The Squarespace Incident Response & Observability team is looking for a Senior Software Engineer to lead the automation & experimentation efforts for detection, monitoring, and mitigation across Squarespace-powered systems, to protect our Customers from product and service degradations, incidents and outages, and empower our engineering staff with the self-service Observability toolkit to gain insights into our tech ecosystem, to be equipped to detect and triage.
Our team mission is to overhaul a Business Continuity program to standardize processes & workflows, mitigate risks, collect data insights from incident trends affecting business-critical uptime metrics, prepare and communicate Incident reports for a broad audience from individual contributors to C-suite executives, measure Incident frequency & volume, downtime costs, and security threats, and improve Incident Service Level Agreement metrics to our contractual commitments.
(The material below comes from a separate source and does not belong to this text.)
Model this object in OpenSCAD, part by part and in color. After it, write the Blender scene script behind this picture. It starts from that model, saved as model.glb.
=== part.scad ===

You will promote an accountability model for performance, availability & uptime Indicators that help increase resiliency to Incident Response.
This is an opportunity to build real-time dashboards, outlining all business-critical uptime system event signals (i.e. SLAs, SLIs & SLOs) powering the mission to unlock 1 million Monthly Active Sellers.
You will work with a diverse group, including Product Engineering, Infrastructure, Platform Engineering, Product Specialists, Customer Operations, Security, Legal, Enterprise, Data Science, Product Analytics, UX, and organizational leaders.
As a Senior Software Engineer, you are empowered to construct the foundational layer, including the design, implementation, and maintenance of systems & tools to guide and improve Incident Response & Observability at Squarespace.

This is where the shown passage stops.